Task details
Write out the lines from the top of the material through the line with "8, depth: 20", exactly and with nothing added.

>> begin Data in this exercise

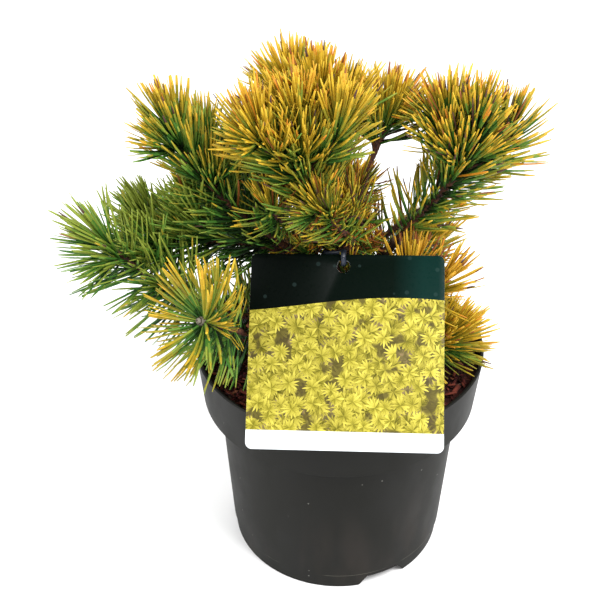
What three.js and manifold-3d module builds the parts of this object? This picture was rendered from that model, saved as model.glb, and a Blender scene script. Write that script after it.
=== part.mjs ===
// Mugo pine in a round nursery pot, with a card tied to its trunk.
// Millimetres, +Z up. The origin is the centre of the pot's underside.

import * as THREE from 'three';
import { mergeVertices } from 'three/addons/utils/BufferGeometryUtils.js';
import Module from 'manifold-3d';

const wasm = await Module();
wasm.setup();

// Driving dimensions.

const clearance = 0.3; // between two pieces that touch

const pot = {
  height: 158,
  rimRadius: 95,
  collarHeight: 38.5,
  collarFootRadius: 91.8,
  bodyTopRadius: 81.5,
  bodyFootRadius: 75.7,
  footHeight: 12.5,
  footTopRadius: 74.9,
  baseRadius: 74.2,
  footRingWidth: 5,
  footRingSlope: 1.5,
  hubRadius: 20,
  hubSlope: 2,
  floorLift: 2.5, // of the drained floor between the hub and the foot ring
  wall: 1.6,
  rimWidth: 2.2,
  rimDepth: 4,
  rimEdge: 0.8, // bevel round the outside of the rim
  collarEdge: 1.2, // bevel round the foot of the collar
  segments: 36,
};

// Half widths are in degrees of turn about the pot's axis.
const notch = { count: 3, firstTurn: -65.5, height: 8.5, halfTop: 9, halfBottom: 13.2, depth: 30, below: 1 };

const drain = { count: 6, radius: 6, ring: 46, sides: 8, depth: 20 };

const soil = {
  level: 150,
  edgeDrop: 3,
  wallGap: 0.6, // between the soil and the pot's wall
  outerRing: 70,
  ringStep: 18,
  flatRing: 16, // radius of flat soil round the trunk
  hollow: 1.6,
  hollowLength: 14,
  segments: 30,
};

const card = {
  width: 116.2,
  height: 117.2,
  thickness: 0.8,
  cornerRadius: 4,
  holeRadius: 4,
  holeDrop: 7.4, // below the card's top edge
  holeShift: -2.4,
  centre: { x: 1.4, z: 193.7 },
  leanBack: 43.06,
  turn: -4.39,
  roll: -1.53,
  margin: 1.5, // kept free of needles round the card
};

const tie = { radius: 1.2, sides: 6, steps: 40, height: 227, trunkGap: 1.3, bones: 24 };

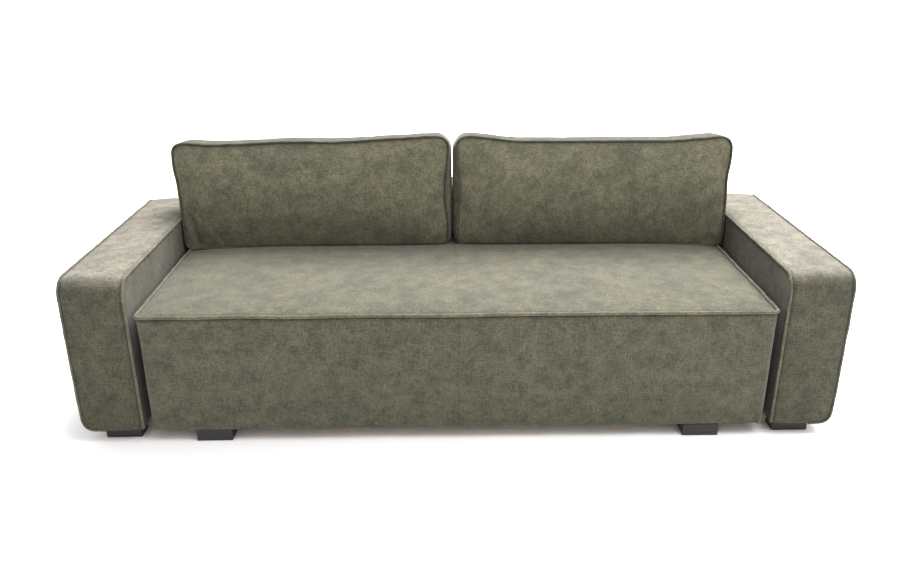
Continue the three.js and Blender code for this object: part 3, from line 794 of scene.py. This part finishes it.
PANEL_SECTIONS = 190
PANEL_END_SHARES = np.array([0.0, 0.08, 0.25, 0.6, 1.0])
BACKREST_OVER = (0.0035, 0.002, 0.003)     # how far its cover stands out at each end, below and above
BACKREST_RADII = (0.030, 0.006, 0.006, 0.030)
BACKREST_CROWNS = (0.002, 0.004)
BACKREST_SEAM = (0.0008, 0.006, 0.0006)
BACKREST_SEAM_INSET = 0.004
BACKREST_SEAM_CORNER = 0.012


def upholstered_panel(name, lo, hi, radii, crowns, seed, end_radius):
    """A padded panel whose side view is a rounded box; crowns are its front and rear swell."""
    outline = resample(rounded_outline([
        (lo[1], lo[2], radii[0]),
        (hi[1], lo[2], radii[1]),
        (hi[1], hi[2], radii[2]),
        (lo[1], hi[2], radii[3])]), 0.010)
    middle = (lo + hi) / 2
    half = (hi - lo) / 2
    turn = end_radius * PANEL_END_SHARES
    body = np.linspace(lo[0] + 0.02, hi[0] - 0.02, PANEL_SECTIONS)
    stations = np.concatenate([lo[0] + turn, body, hi[0] - turn[::-1]])
    away = outline - outline.mean(axis=0)
    reach = np.maximum(np.abs(away).max(axis=1, keepdims=True), 1e-6)
    sections = []
    for x in stations:
        rim = max(0.0, abs(x - middle[0]) - (half[0] - end_radius))
        inset = end_radius - math.sqrt(max(end_radius ** 2 - rim ** 2, 0))
        sections.append(np.column_stack([np.full(len(outline), x), outline - away / reach * inset * 0.8]))
    made = loft(name, sections, CLOTH)
    points, normals = coordinates(made.data), coordinates(made.data, "normal")
    u, _, w = ((points - middle) / half).T
    dome = (1 - np.abs(u) ** 8) * (1 - np.abs(w) ** 4)
    swell = dome * (crowns[0] * np.maximum(-normals[:, 1], 0) + crowns[1] * np.maximum(normals[:, 1], 0))
    waves = 0.0010 * lattice_noise(points, 0.18, seed) + 0.0004 * lattice_noise(points, 0.05, seed + 1)
    points += normals * (swell + waves)[:, None]
    set_coordinates(made.data, points)
    return made


def backrest():
    """One padded cover around the whole backrest, its board included."""
    lo, hi = (np.array(c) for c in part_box("backrest_pad"))
    hi[1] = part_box("backrest_rear_cover")[1][1]
    end, below, above = BACKREST_OVER
    lo, hi = lo - (end, 0, below), hi + (end, 0.001, above)
    made = upholstered_panel("backrest_upholstery", lo, hi, BACKREST_RADII, BACKREST_CROWNS, 51, 0.005)
    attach(made, "backrest")
    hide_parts("backrest_pad", "backrest_rear_cover")
    left, right = lo[0] + BACKREST_SEAM_INSET, hi[0] - BACKREST_SEAM_INSET
    foot, head = lo[2] + BACKREST_SEAM_INSET, hi[2] - BACKREST_SEAM_INSET
    corners = ((left, foot), (right, foot), (right, head), (left, head))
    seam = resample(rounded_outline([(x, z, BACKREST_SEAM_CORNER) for x, z in corners]), 0.009)
    path = np.column_stack([seam[:, 0], np.full(len(seam), hi[1] - 0.002), seam[:, 1]])
    # Sewing also paints shade on the cloth beside the seam.
    sew(made, [path], *BACKREST_SEAM)
    piping("backrest_piping", made, path, CLOTH_SEAM, "backrest", proud=0.1)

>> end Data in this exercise

Written answer
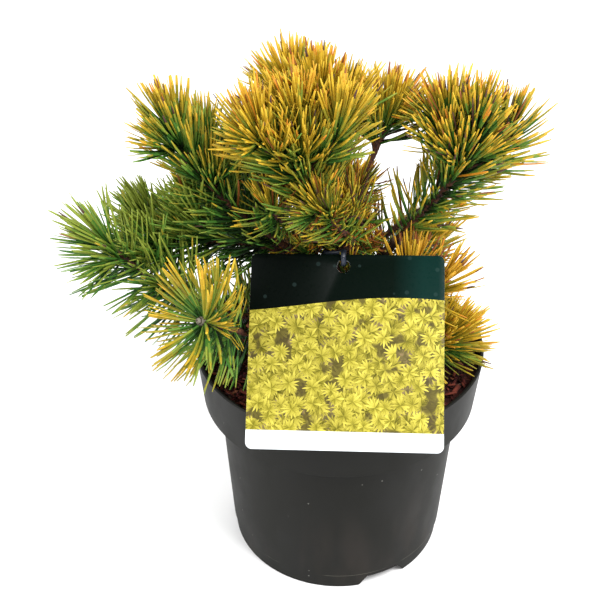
What three.js and manifold-3d module builds the parts of this object? This picture was rendered from that model, saved as model.glb, and a Blender scene script. Write that script after it.
=== part.mjs ===
// Mugo pine in a round nursery pot, with a card tied to its trunk.
// Millimetres, +Z up. The origin is the centre of the pot's underside.

import * as THREE from 'three';
import { mergeVertices } from 'three/addons/utils/BufferGeometryUtils.js';
import Module from 'manifold-3d';

const wasm = await Module();
wasm.setup();

// Driving dimensions.

const clearance = 0.3; // between two pieces that touch

const pot = {
  height: 158,
  rimRadius: 95,
  collarHeight: 38.5,
  collarFootRadius: 91.8,
  bodyTopRadius: 81.5,
  bodyFootRadius: 75.7,
  footHeight: 12.5,
  footTopRadius: 74.9,
  baseRadius: 74.2,
  footRingWidth: 5,
  footRingSlope: 1.5,
  hubRadius: 20,
  hubSlope: 2,
  floorLift: 2.5, // of the drained floor between the hub and the foot ring
  wall: 1.6,
  rimWidth: 2.2,
  rimDepth: 4,
  rimEdge: 0.8, // bevel round the outside of the rim
  collarEdge: 1.2, // bevel round the foot of the collar
  segments: 36,
};

// Half widths are in degrees of turn about the pot's axis.
const notch = { count: 3, firstTurn: -65.5, height: 8.5, halfTop: 9, halfBottom: 13.2, depth: 30, below: 1 };

const drain = { count: 6, radius: 6, ring: 46, sides: 8, depth: 20 };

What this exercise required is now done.